> **The request**:
Quote every line below exactly as it reads.

--

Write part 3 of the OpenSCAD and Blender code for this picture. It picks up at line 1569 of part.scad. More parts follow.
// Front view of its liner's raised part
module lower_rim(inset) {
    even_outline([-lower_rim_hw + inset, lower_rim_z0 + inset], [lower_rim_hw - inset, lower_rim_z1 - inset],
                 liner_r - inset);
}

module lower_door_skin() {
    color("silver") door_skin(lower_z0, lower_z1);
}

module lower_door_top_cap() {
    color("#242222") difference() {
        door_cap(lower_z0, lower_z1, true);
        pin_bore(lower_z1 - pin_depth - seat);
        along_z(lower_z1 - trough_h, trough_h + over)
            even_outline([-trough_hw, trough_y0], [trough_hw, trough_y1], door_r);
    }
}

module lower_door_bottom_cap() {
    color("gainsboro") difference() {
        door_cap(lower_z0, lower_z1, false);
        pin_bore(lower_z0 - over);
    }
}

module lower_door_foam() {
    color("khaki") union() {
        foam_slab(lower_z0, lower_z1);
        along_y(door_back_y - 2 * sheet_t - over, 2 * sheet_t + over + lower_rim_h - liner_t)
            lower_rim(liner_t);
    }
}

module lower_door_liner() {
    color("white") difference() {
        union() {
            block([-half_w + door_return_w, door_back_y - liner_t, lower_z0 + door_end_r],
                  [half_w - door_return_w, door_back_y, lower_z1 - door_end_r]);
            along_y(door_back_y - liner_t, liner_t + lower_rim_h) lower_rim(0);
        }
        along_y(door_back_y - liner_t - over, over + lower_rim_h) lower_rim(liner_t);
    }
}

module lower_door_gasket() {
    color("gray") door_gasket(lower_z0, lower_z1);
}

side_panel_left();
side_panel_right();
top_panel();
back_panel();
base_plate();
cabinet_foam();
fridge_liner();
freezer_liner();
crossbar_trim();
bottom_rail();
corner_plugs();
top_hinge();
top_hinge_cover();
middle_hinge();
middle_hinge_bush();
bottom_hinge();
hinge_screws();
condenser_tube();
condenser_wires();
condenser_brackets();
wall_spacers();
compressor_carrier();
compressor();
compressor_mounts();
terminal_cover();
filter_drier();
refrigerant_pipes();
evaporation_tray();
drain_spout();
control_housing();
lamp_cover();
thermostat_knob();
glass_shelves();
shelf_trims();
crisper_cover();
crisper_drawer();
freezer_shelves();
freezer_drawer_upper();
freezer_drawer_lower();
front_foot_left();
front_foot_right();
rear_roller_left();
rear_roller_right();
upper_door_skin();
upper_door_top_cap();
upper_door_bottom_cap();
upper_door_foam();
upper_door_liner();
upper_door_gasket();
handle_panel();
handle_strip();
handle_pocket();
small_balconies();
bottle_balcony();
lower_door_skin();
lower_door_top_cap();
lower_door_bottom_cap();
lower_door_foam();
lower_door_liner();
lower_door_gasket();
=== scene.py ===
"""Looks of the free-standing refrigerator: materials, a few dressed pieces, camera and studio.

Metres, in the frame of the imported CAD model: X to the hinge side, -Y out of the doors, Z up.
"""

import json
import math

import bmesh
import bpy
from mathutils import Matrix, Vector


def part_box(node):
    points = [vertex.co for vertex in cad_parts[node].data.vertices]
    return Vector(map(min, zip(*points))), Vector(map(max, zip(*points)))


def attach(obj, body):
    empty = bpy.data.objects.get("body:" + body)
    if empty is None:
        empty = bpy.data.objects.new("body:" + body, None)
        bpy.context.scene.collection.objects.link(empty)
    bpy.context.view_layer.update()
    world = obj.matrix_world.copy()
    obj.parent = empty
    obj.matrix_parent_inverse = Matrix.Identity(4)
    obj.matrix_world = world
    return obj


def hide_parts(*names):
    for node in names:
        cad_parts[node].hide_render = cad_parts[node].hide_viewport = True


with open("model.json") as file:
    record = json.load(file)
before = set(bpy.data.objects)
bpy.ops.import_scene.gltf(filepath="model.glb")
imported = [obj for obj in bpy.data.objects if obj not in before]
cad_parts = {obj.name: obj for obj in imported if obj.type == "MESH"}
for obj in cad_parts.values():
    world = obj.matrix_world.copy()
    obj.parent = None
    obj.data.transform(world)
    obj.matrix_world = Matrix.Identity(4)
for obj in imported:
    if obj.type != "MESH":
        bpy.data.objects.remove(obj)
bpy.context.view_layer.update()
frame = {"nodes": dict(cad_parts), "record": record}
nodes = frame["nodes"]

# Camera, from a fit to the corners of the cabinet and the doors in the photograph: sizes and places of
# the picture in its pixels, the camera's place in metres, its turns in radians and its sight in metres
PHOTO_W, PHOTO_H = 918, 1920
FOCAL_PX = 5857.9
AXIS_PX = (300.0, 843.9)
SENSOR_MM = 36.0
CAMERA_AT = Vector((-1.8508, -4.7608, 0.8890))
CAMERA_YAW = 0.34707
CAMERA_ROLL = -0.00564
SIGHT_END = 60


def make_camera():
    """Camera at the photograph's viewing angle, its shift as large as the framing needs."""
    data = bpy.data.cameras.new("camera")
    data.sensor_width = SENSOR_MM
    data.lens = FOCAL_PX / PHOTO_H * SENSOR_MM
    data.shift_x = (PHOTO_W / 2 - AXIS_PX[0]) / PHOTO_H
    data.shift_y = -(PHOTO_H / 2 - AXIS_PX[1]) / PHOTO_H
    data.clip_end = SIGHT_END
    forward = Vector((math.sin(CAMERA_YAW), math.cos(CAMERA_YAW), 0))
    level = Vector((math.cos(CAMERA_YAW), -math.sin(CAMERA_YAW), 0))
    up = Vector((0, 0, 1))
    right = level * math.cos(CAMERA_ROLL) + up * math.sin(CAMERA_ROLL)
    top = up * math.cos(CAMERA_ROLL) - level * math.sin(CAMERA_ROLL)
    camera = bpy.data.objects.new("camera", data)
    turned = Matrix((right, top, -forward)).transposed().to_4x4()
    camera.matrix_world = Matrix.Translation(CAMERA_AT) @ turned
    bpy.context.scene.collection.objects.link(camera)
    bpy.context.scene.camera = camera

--

> **Complete response**:
Write part 3 of the OpenSCAD and Blender code for this picture. It picks up at line 1569 of part.scad. More parts follow.
// Front view of its liner's raised part
module lower_rim(inset) {
    even_outline([-lower_rim_hw + inset, lower_rim_z0 + inset], [lower_rim_hw - inset, lower_rim_z1 - inset],
                 liner_r - inset);
}

module lower_door_skin() {
    color("silver") door_skin(lower_z0, lower_z1);
}

module lower_door_top_cap() {
    color("#242222") difference() {
        door_cap(lower_z0, lower_z1, true);
        pin_bore(lower_z1 - pin_depth - seat);
        along_z(lower_z1 - trough_h, trough_h + over)
            even_outline([-trough_hw, trough_y0], [trough_hw, trough_y1], door_r);
    }
}

module lower_door_bottom_cap() {
    color("gainsboro") difference() {
        door_cap(lower_z0, lower_z1, false);
        pin_bore(lower_z0 - over);
    }
}

module lower_door_foam() {
    color("khaki") union() {
        foam_slab(lower_z0, lower_z1);
        along_y(door_back_y - 2 * sheet_t - over, 2 * sheet_t + over + lower_rim_h - liner_t)
            lower_rim(liner_t);
    }
}

module lower_door_liner() {
    color("white") difference() {
        union() {
            block([-half_w + door_return_w, door_back_y - liner_t, lower_z0 + door_end_r],
                  [half_w - door_return_w, door_back_y, lower_z1 - door_end_r]);
            along_y(door_back_y - liner_t, liner_t + lower_rim_h) lower_rim(0);
        }
        along_y(door_back_y - liner_t - over, over + lower_rim_h) lower_rim(liner_t);
    }
}

module lower_door_gasket() {
    color("gray") door_gasket(lower_z0, lower_z1);
}

side_panel_left();
side_panel_right();
top_panel();
back_panel();
base_plate();
cabinet_foam();
fridge_liner();
freezer_liner();
crossbar_trim();
bottom_rail();
corner_plugs();
top_hinge();
top_hinge_cover();
middle_hinge();
middle_hinge_bush();
bottom_hinge();
hinge_screws();
condenser_tube();
condenser_wires();
condenser_brackets();
wall_spacers();
compressor_carrier();
compressor();
compressor_mounts();
terminal_cover();
filter_drier();
refrigerant_pipes();
evaporation_tray();
drain_spout();
control_housing();
lamp_cover();
thermostat_knob();
glass_shelves();
shelf_trims();
crisper_cover();
crisper_drawer();
freezer_shelves();
freezer_drawer_upper();
freezer_drawer_lower();
front_foot_left();
front_foot_right();
rear_roller_left();
rear_roller_right();
upper_door_skin();
upper_door_top_cap();
upper_door_bottom_cap();
upper_door_foam();
upper_door_liner();
upper_door_gasket();
handle_panel();
handle_strip();
handle_pocket();
small_balconies();
bottle_balcony();
lower_door_skin();
lower_door_top_cap();
lower_door_bottom_cap();
lower_door_foam();
lower_door_liner();
lower_door_gasket();
=== scene.py ===
"""Looks of the free-standing refrigerator: materials, a few dressed pieces, camera and studio.

Metres, in the frame of the imported CAD model: X to the hinge side, -Y out of the doors, Z up.
"""

import json
import math

import bmesh
import bpy
from mathutils import Matrix, Vector


def part_box(node):
    points = [vertex.co for vertex in cad_parts[node].data.vertices]
    return Vector(map(min, zip(*points))), Vector(map(max, zip(*points)))


def attach(obj, body):
    empty = bpy.data.objects.get("body:" + body)
    if empty is None:
        empty = bpy.data.objects.new("body:" + body, None)
        bpy.context.scene.collection.objects.link(empty)
    bpy.context.view_layer.update()
    world = obj.matrix_world.copy()
    obj.parent = empty
    obj.matrix_parent_inverse = Matrix.Identity(4)
    obj.matrix_world = world
    return obj


def hide_parts(*names):
    for node in names:
        cad_parts[node].hide_render = cad_parts[node].hide_viewport = True


with open("model.json") as file:
    record = json.load(file)
before = set(bpy.data.objects)
bpy.ops.import_scene.gltf(filepath="model.glb")
imported = [obj for obj in bpy.data.objects if obj not in before]
cad_parts = {obj.name: obj for obj in imported if obj.type == "MESH"}
for obj in cad_parts.values():
    world = obj.matrix_world.copy()
    obj.parent = None
    obj.data.transform(world)
    obj.matrix_world = Matrix.Identity(4)
for obj in imported:
    if obj.type != "MESH":
        bpy.data.objects.remove(obj)
bpy.context.view_layer.update()
frame = {"nodes": dict(cad_parts), "record": record}
nodes = frame["nodes"]

# Camera, from a fit to the corners of the cabinet and the doors in the photograph: sizes and places of
# the picture in its pixels, the camera's place in metres, its turns in radians and its sight in metres
PHOTO_W, PHOTO_H = 918, 1920
FOCAL_PX = 5857.9
AXIS_PX = (300.0, 843.9)
SENSOR_MM = 36.0
CAMERA_AT = Vector((-1.8508, -4.7608, 0.8890))
CAMERA_YAW = 0.34707
CAMERA_ROLL = -0.00564
SIGHT_END = 60


def make_camera():
    """Camera at the photograph's viewing angle, its shift as large as the framing needs."""
    data = bpy.data.cameras.new("camera")
    data.sensor_width = SENSOR_MM
    data.lens = FOCAL_PX / PHOTO_H * SENSOR_MM
    data.shift_x = (PHOTO_W / 2 - AXIS_PX[0]) / PHOTO_H
    data.shift_y = -(PHOTO_H / 2 - AXIS_PX[1]) / PHOTO_H
    data.clip_end = SIGHT_END
    forward = Vector((math.sin(CAMERA_YAW), math.cos(CAMERA_YAW), 0))
    level = Vector((math.cos(CAMERA_YAW), -math.sin(CAMERA_YAW), 0))
    up = Vector((0, 0, 1))
    right = level * math.cos(CAMERA_ROLL) + up * math.sin(CAMERA_ROLL)
    top = up * math.cos(CAMERA_ROLL) - level * math.sin(CAMERA_ROLL)
    camera = bpy.data.objects.new("camera", data)
    turned = Matrix((right, top, -forward)).transposed().to_4x4()
    camera.matrix_world = Matrix.Translation(CAMERA_AT) @ turned
    bpy.context.scene.collection.objects.link(camera)
    bpy.context.scene.camera = camera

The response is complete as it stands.